» **Collected data**
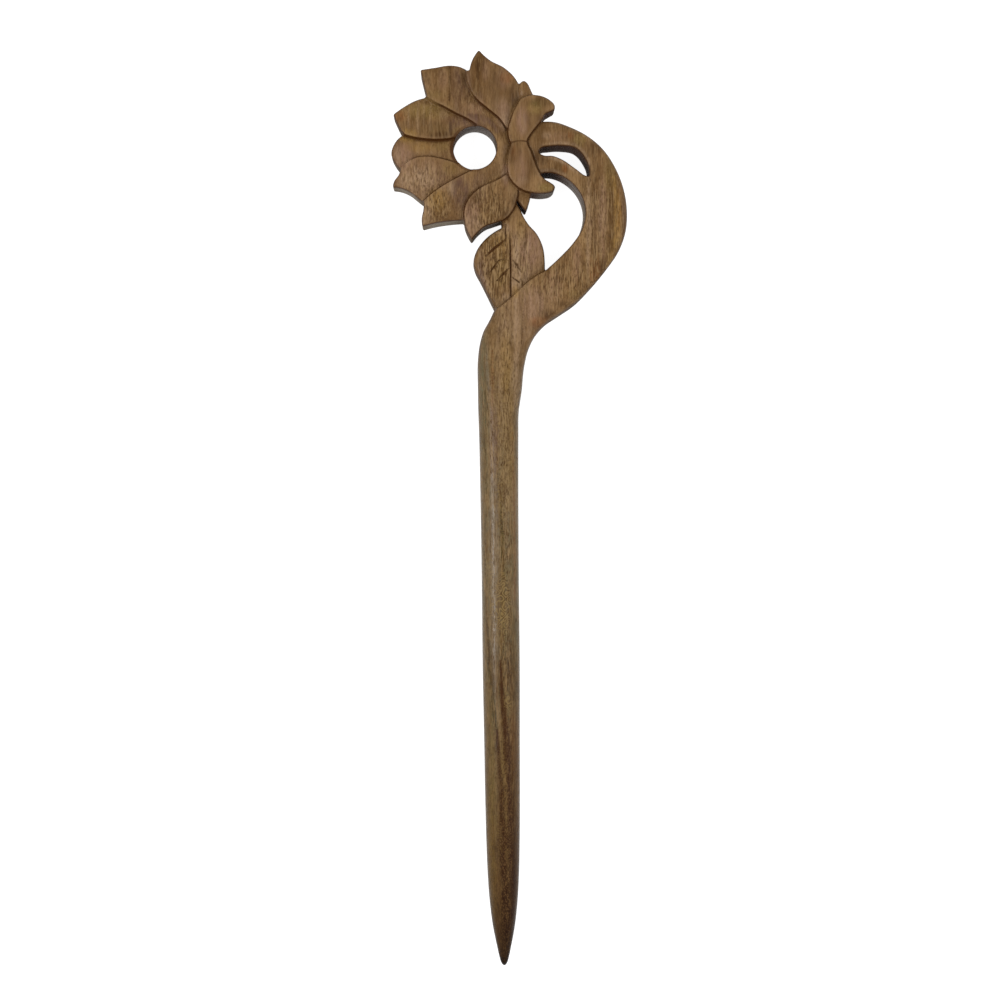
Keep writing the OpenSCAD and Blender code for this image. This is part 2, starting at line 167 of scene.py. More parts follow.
# Lines cut into the tops. Columns: x, y and width.
MIDRIB = [(0, 55.6, 0.15), (0.05, 54, 0.25), (0.15, 50, 0.3), (0.2, 43.2, 0.25)]
RIB = [(-0.9, 57.6, 0.2), (-0.85, 55.8, 0.3), (-0.8, 53.8, 0.15)]
VEINS = [
    [(-0.7, 54.7, 0.3), (-2, 53.6, 0.45), (-3.4, 52.5, 0.55), (-4.7, 51.3, 0.35)],
    [(-0.2, 50.3, 0.1), (-2, 50.4, 0.3), (-3.1, 49.1, 0.4), (-4.2, 47.6, 0.2)],
    [(-0.2, 48.7, 0.2), (-1.3, 47.6, 0.45), (-2.5, 46.3, 0.25)],
    [(0.4, 50.6, 0.2), (1.4, 49.4, 0.4), (2.3, 48, 0.2)],
    [(0.5, 46.9, 0.2), (1.9, 45.9, 0.25)],
]
# The line round the eye is a shallow cut whose darkness is painted shade on the eye's rim
EYE_RIM = [
    (-4.8, 77, 0.3), (-7.2, 77.5, 0.4), (-9.7, 76.7, 0.5), (-11, 75.2, 0.7),
    (-11.6, 72.9, 0.9), (-11, 70.5, 0.7), (-9.6, 69, 0.5), (-7, 68.2, 0.4),
    (-4.4, 69, 0.3),
]
WAIST = [(0.3, 73.8, 0.3), (1.8, 74.1, 0.25), (3.3, 74, 0.3)]

# Columns: line, depth and the darkness of its painted shade
LINES = [(MIDRIB, 0.4, 0.95), (RIB, 0.3, 0.8), (WAIST, 0.2, 0.65), (EYE_RIM, 0.15, 0.95)]
LINES += [(vein, 0.4, dark) for vein, dark in zip(VEINS, (0.95, 0.8, 0.9, 0.55, 0.7))]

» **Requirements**
Write out the full listing, keeping every line exactly as it is.

» **Task output**
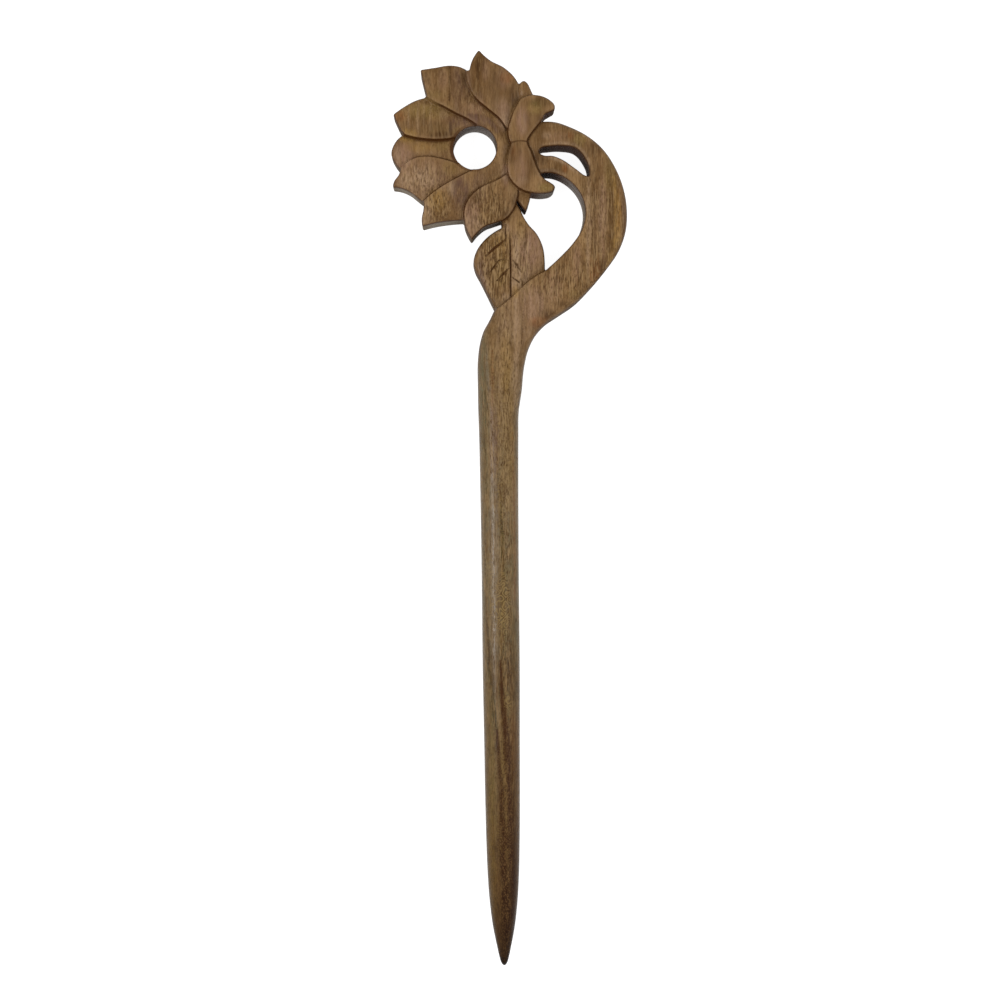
Keep writing the OpenSCAD and Blender code for this image. This is part 2, starting at line 167 of scene.py. More parts follow.
# Lines cut into the tops. Columns: x, y and width.
MIDRIB = [(0, 55.6, 0.15), (0.05, 54, 0.25), (0.15, 50, 0.3), (0.2, 43.2, 0.25)]
RIB = [(-0.9, 57.6, 0.2), (-0.85, 55.8, 0.3), (-0.8, 53.8, 0.15)]
VEINS = [
    [(-0.7, 54.7, 0.3), (-2, 53.6, 0.45), (-3.4, 52.5, 0.55), (-4.7, 51.3, 0.35)],
    [(-0.2, 50.3, 0.1), (-2, 50.4, 0.3), (-3.1, 49.1, 0.4), (-4.2, 47.6, 0.2)],
    [(-0.2, 48.7, 0.2), (-1.3, 47.6, 0.45), (-2.5, 46.3, 0.25)],
    [(0.4, 50.6, 0.2), (1.4, 49.4, 0.4), (2.3, 48, 0.2)],
    [(0.5, 46.9, 0.2), (1.9, 45.9, 0.25)],
]
# The line round the eye is a shallow cut whose darkness is painted shade on the eye's rim
EYE_RIM = [
    (-4.8, 77, 0.3), (-7.2, 77.5, 0.4), (-9.7, 76.7, 0.5), (-11, 75.2, 0.7),
    (-11.6, 72.9, 0.9), (-11, 70.5, 0.7), (-9.6, 69, 0.5), (-7, 68.2, 0.4),
    (-4.4, 69, 0.3),
]
WAIST = [(0.3, 73.8, 0.3), (1.8, 74.1, 0.25), (3.3, 74, 0.3)]

# Columns: line, depth and the darkness of its painted shade
LINES = [(MIDRIB, 0.4, 0.95), (RIB, 0.3, 0.8), (WAIST, 0.2, 0.65), (EYE_RIM, 0.15, 0.95)]
LINES += [(vein, 0.4, dark) for vein, dark in zip(VEINS, (0.95, 0.8, 0.9, 0.55, 0.7))]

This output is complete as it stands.